As regards morality, example, like doctrine, may, it is true, promote civil or legal amelioration, but not that inward amendment which is, strictly speaking, the only kind of moral amelioration. For example always works as a personal motive alone, and assumes, therefore, that a man is susceptible to this sort of motive. But it is just the predominating sensitiveness of a character to this or that sort of motive that determines whether its morality is true and real; though, of whatever kind it is, it is always innate. In general it may be said that example operates as a means of promoting the good and the bad qualities of a character, but it does not create them; and so it is that Seneca's maxim, _velle non discitur_--_will cannot be learned_--also holds good here. But the innateness of all truly moral qualities, of the good as of the bad, is a doctrine that consorts better with the metempsychosis of the Brahmins and Buddhists, according to which a man's good and bad deeds follow him from one existence to another like his shadow, than with Judaism. For Judaism requires a man to come into the world as a moral blank, so that, in virtue of an inconceivable free will, directed to objects which are neither to be sought nor avoided--_liberum arbitrium indifferentiae_--and consequently as the result of reasoned consideration, he may choose whether he is to be an angel or a devil, or anything else that may lie between the two. Though I am well aware what the Jewish scheme is, I pay no attention to it; for my standard is truth. I am no professor of philosophy, and therefore I do not find my vocation in establishing the fundamental ideas of Judaism at any cost, even though they for ever bar the way to all and every kind of philosophical knowledge. _Liberum arbitrium indifferentiae_ under the name of _moral freedom_ is a charming doll for professors of philosophy to dandle; and we must leave it to those intelligent, honourable and upright gentlemen.

CHARACTER.

Men who aspire to a happy, a brilliant and a long life, instead of to a virtuous one, are like foolish actors who want to be always having the great parts,--the parts that are marked by splendour and triumph. They fail to see that the important thing is not _what_ or _how much_, but _how_ they act.

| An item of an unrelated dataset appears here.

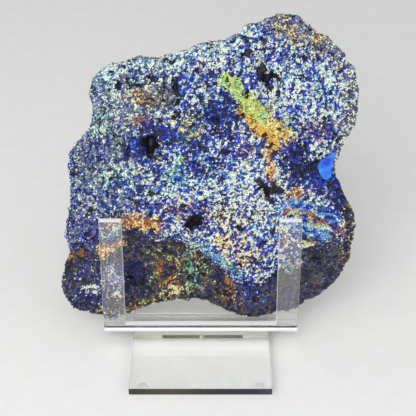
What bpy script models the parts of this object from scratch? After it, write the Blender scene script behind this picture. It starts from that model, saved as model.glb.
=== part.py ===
# An azurite and malachite slab leaning in a clear acrylic stand.
#
# The slab is modelled lying down: X runs across it, Y up its face and Z out of its front. It is then turned
# up and leans back on the stand's panel. The stand is a bent sheet with two arms, a flat base plate with a
# wedge seat, and four bumper feet. The front of the part faces -Y and it stands on z = 0.

import math

import bmesh
import bpy
from mathutils import Matrix, Vector, kdtree, noise

MM = 0.001
GAP = 0.3 * MM                       # air or glue line kept between touching pieces

# Stand: the middle line of the whole part lies left of the slab's own middle.
STAND_X = -3.7 * MM
SHEET = 4.0 * MM                     # acrylic sheet
CRADLE_WIDTH = 107.8 * MM
ARM_WIDTH = 12.0 * MM
ARM_TOP_Z = 80.6 * MM
ARM_LEAN = math.radians(3)
LIP_TOP_Z = 15.0 * MM                # front wall left between the arms
FRONT_BEND = Vector((-6.82 * MM, 10.53 * MM))   # y and z of the sheet's middle at the front bend
LEDGE_RUN = 16.3 * MM
LEDGE_FALL = math.radians(10)
PANEL_HEIGHT = 98.0 * MM             # along the leaning back panel
PANEL_CORNER = 6.0 * MM
BEND_RADIUS = 2.6 * MM               # at the middle of the sheet
BEND_STEPS = 6

BASE_WIDTH = 76.0 * MM
BASE_DEPTH = 102.5 * MM
BUMPER_TOP = 1.2 * MM
BUMPER_RADIUS = 2.8 * MM
BUMPER_X = 31.0 * MM                 # from the stand's middle
BUMPER_INSET = 5.0 * MM              # from the base plate's front and rear edges
SEAT_FRONT = -8.45 * MM
SEAT_FLAT = 4.2 * MM                 # level top of the wedge under the front bend
SEAT_DEPTH = 13.7 * MM

# Slab
LEAN = math.radians(15)
SLAB_BACK = 4.2 * MM                 # its flat back, behind the plane of its outline
SLAB_RISE = 1.15 * MM                # from the rear bend's middle up to the outline's zero line
FACE_SIZE = 3.6 * MM                 # faces of the rough surface
FACE_SMOOTHING = 0.4
BLANK_THICKNESS = 10.0 * MM
BLANK_ROUND = 4.0 * MM
SMOOTHING_LOSS = 0.6 * MM            # what evening the faces takes off the rim
EDGE_FRONT = 5.0 * MM                # front height at the rim
EDGE_RUN = 18.0 * MM                 # distance over which the front climbs from the rim
EDGE_RELIEF = 0.25                   # share of the relief that is left at the rim
RIM_SLOPE = 0.35                     # a face steeper than this belongs to the rim
CRUST = 7.6 * MM                     # front height of the plain crust
BACK_SCOOP = 1.6 * MM
BACK_WAVE = 17.0                     # mm from scoop to scoop
RAGGED = 0.8 * MM
RAGGED_WAVE = 9.0                    # mm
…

Since _a man does not alter_, and his _moral character_ remains absolutely the same all through his life; since he must play out the part which he has received, without the least deviation from the character; since neither experience, nor philosophy, nor religion can effect any improvement in him, the question arises, What is the meaning of life at all? To what purpose is it played, this farce in which everything that is essential is irrevocably fixed and determined?

It is played that a man may come to understand himself, that he may see what it is that he seeks and has sought to be; what he wants, and what, therefore, he is. _This is a knowledge which must be imparted to him from without_. Life is to man, in other words, to will, what chemical re-agents are to the body: it is only by life that a man reveals what he is, and it is only in so far as he reveals himself that he exists at all. Life is the manifestation of character, of the something that we understand by that word; and it is not in life, but outside of it, and outside time, that character undergoes alteration, as a result of the self-knowledge which life gives. Life is only the mirror into which a man gazes not in order that he may get a reflection of himself, but that he may come to understand himself by that reflection; that he may see _what_ it is that the mirror shows. Life is the proof sheet, in which the compositors' errors are brought to light. How they become visible, and whether the type is large or small, are matters of no consequence. Neither in the externals of life nor in the course of history is there any significance; for as it is all one whether an error occurs in the large type or in the small, so it is all one, as regards the essence of the matter, whether an evil disposition is mirrored as a conqueror of the world or a common swindler or ill-natured egoist. In one case he is seen of all men; in the other, perhaps only of himself; but that he should see himself is what signifies.